Frictional connections, positive connections and unions of materials are known between ceramic and metallic have various disadvantages. Thus, the adhesives which can be used here are subject to ageing, which results in embrittlement of the connection. The use of adhesive connections is limited because organic adhesives are decomposed at higher temperatures. In some cases adhesive connections also cannot be used because of their poor resistance to some chemicals. Force fit or shrunk connections also cannot be used because of settlement. Positive connections have the disadvantage that geometrically complicated parts mush be made with very great precision. The manufacture of ceramic components is in particular made difficult by this requirement.
For the union of materials the ceramic material is metallized with a molybdenum-manganese mixture or with tungsten and then, in another operation, joined by means of suitable solders to one or more metal partners. Direct soldering not preceded by metallization is also known. For this purpose, however, solders having titanium, zirconium or hafnium contents must be used. For the purpose of reducing the tensions which occur between the metal and the ceramic material, and which are caused by different coefficients of expansion, it is nevertheless necessary to use metals whose expansion behavior is adapted to the ceramic material; otherwise, special constructions also leading to a reduction of tension are used. These constructions, however, tolerate only light mechanical stressing.
The shortcomings indicated above are overcome by means of a pump piston wherein the ceramic piston has an end face of which from 20 to 80%, more particularly from 25 to 60% is in the form of a joint surface for a soldered connection to the drive member.
For this purpose it is immaterial which parts of the end face are in the form of a joint surface. Separate individual regions or annular regions of the end face are equally suitable for the purpose, and such regions may be areas raised or set back relative to the end face. The ceramic-to-metal connection may be made by active or passive soldering. Solders containing titanium, zirconium, hafnium and the like are suitable for the first of these methods, while suitable solders for the second method are those based on precious metals, copper or alloys thereof, or those based on lead, tin, zinc or their alloys.

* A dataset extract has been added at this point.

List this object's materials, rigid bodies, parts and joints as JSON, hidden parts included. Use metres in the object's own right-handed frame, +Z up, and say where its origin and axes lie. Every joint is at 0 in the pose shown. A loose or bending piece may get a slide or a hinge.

The joint openings may be smaller than 500 μm. In the case of passive soldering the joint surface must be metallized, for which purpose molybdenum, molybdenum-manganese or tungsten are suitable. In order to improve the wetting for the solder, the metallized surfaces may be coated with nickel. The ceramic piston may consist of an aluminum oxide having Al2 O3 contents between 80 and 100%, or of silicon carbide; the drive part may be composed of ferrous or nonferrous metals, such as alloyed or unalloyed steel, austenite, brass, copper, titanium or the like.
The drawing in FIG. 1 shows a pump piston, in which the ceramic piston (1), shown partly in section, is joined by soldering to the metallic drive part (3). The joint surface or soldering surface (2) is in the form of a ring in this example. FIG. 2 shows an embodiment of the invention in which joint surface (2) of ceramic piston (1) is set back.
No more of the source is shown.